BEGIN Records to use

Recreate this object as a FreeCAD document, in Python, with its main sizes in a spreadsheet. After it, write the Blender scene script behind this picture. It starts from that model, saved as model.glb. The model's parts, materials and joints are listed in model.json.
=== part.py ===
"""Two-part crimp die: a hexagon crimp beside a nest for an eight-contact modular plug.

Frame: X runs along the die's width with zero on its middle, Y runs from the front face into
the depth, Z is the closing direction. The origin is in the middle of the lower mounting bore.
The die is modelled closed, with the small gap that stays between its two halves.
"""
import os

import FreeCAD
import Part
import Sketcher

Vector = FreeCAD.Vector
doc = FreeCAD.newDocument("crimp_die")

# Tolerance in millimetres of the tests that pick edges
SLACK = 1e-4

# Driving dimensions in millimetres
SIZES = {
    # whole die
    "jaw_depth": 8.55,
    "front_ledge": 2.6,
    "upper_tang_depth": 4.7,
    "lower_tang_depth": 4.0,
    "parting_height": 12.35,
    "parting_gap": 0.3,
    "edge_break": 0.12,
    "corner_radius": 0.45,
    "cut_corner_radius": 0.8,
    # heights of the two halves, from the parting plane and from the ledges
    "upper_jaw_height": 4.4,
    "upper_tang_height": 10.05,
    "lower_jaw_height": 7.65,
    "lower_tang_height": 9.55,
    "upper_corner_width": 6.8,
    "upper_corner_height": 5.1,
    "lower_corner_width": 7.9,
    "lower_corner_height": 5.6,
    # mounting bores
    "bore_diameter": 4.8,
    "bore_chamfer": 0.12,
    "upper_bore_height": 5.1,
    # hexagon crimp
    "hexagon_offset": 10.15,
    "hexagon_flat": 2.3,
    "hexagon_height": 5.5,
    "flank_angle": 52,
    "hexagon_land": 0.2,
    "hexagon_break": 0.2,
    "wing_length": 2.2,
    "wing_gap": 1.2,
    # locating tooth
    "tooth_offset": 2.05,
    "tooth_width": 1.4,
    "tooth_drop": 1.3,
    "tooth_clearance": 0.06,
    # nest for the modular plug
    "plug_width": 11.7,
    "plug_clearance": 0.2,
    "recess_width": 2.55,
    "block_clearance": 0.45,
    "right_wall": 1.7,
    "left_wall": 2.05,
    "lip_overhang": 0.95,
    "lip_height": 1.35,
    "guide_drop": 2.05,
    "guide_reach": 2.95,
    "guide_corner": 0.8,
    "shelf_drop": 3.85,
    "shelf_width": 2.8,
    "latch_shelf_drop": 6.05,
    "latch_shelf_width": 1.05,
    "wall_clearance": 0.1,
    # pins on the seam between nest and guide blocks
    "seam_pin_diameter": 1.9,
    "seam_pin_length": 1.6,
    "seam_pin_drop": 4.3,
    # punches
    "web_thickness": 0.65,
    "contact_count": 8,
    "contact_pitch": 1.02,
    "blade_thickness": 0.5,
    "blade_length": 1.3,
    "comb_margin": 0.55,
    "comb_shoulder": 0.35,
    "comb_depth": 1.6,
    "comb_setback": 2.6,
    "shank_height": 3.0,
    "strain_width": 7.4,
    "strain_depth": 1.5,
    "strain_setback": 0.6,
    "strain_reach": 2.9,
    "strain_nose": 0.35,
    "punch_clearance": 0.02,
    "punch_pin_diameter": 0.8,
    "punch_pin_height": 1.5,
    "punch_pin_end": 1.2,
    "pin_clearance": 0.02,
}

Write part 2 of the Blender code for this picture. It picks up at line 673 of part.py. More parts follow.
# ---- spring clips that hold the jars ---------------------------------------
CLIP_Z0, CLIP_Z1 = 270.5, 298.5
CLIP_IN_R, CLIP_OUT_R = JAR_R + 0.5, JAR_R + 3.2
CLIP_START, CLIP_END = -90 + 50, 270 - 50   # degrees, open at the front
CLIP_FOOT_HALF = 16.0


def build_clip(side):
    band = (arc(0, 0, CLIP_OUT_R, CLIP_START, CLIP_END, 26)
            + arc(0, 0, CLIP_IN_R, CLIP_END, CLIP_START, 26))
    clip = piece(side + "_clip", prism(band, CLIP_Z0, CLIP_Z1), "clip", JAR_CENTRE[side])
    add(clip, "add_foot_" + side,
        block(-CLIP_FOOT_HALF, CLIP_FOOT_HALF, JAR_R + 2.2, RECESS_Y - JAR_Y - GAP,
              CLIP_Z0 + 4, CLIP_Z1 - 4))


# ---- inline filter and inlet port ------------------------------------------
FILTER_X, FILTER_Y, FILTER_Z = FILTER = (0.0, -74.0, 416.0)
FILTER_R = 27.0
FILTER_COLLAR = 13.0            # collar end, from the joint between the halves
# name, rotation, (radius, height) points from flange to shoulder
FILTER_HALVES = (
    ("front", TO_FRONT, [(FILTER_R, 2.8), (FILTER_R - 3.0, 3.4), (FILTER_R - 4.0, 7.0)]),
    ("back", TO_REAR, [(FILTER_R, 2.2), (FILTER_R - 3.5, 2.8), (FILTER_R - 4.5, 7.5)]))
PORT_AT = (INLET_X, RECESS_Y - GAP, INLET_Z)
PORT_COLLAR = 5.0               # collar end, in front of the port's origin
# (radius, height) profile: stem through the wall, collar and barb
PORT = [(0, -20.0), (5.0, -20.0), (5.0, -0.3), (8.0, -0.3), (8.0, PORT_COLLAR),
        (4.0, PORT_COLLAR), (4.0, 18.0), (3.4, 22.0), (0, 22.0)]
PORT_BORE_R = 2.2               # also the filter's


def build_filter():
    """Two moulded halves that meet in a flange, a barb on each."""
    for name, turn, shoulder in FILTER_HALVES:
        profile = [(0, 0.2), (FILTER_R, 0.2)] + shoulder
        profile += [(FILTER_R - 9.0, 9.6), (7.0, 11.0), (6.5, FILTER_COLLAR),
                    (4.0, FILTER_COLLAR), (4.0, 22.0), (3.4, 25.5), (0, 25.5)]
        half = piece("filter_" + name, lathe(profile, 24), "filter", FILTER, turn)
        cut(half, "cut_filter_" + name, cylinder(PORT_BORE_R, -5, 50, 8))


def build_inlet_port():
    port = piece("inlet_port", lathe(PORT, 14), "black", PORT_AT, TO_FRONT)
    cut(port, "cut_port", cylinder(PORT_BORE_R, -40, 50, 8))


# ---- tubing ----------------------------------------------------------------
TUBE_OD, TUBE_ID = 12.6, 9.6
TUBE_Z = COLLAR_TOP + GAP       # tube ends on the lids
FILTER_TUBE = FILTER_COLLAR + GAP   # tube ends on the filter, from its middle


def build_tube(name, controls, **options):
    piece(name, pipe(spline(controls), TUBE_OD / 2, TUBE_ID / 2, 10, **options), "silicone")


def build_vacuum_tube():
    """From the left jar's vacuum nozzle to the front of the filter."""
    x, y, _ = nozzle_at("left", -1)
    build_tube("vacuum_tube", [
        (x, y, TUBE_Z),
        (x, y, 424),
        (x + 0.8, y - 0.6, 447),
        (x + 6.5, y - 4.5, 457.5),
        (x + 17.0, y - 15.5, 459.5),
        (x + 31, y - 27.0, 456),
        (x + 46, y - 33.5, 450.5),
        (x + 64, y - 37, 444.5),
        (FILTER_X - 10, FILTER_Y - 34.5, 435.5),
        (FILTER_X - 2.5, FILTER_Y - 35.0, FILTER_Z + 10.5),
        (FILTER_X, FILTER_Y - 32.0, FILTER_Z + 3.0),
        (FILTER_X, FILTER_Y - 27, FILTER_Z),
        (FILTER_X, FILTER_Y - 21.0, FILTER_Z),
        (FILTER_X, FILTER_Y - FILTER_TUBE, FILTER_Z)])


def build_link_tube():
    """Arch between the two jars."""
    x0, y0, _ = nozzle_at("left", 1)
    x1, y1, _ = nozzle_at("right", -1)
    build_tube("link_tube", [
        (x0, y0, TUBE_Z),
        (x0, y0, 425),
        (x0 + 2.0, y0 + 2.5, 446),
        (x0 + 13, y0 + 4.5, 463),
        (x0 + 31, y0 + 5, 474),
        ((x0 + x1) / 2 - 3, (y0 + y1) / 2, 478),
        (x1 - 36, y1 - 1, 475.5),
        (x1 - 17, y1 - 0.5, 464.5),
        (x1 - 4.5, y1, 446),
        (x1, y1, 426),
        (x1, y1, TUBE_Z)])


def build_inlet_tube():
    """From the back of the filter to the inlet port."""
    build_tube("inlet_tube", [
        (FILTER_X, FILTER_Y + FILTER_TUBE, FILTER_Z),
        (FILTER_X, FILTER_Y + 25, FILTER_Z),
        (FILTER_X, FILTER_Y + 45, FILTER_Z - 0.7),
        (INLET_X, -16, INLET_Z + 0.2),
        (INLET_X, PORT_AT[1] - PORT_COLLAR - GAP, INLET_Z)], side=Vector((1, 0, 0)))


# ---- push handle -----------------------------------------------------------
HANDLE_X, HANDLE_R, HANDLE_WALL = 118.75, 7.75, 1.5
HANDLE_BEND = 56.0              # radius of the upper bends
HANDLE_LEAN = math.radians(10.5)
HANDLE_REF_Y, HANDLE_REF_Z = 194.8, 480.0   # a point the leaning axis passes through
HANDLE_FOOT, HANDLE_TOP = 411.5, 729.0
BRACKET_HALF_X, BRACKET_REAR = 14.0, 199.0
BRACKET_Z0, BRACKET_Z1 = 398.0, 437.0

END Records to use

▶ _Your instructions_:
Output, please, only the lines running from the start of the entries through the line that contains "SLACK = 1e-4", including both of those lines.

▶ _Result_:
Recreate this object as a FreeCAD document, in Python, with its main sizes in a spreadsheet. After it, write the Blender scene script behind this picture. It starts from that model, saved as model.glb. The model's parts, materials and joints are listed in model.json.
=== part.py ===
"""Two-part crimp die: a hexagon crimp beside a nest for an eight-contact modular plug.

Frame: X runs along the die's width with zero on its middle, Y runs from the front face into
the depth, Z is the closing direction. The origin is in the middle of the lower mounting bore.
The die is modelled closed, with the small gap that stays between its two halves.
"""
import os

import FreeCAD
import Part
import Sketcher

Vector = FreeCAD.Vector
doc = FreeCAD.newDocument("crimp_die")

# Tolerance in millimetres of the tests that pick edges
SLACK = 1e-4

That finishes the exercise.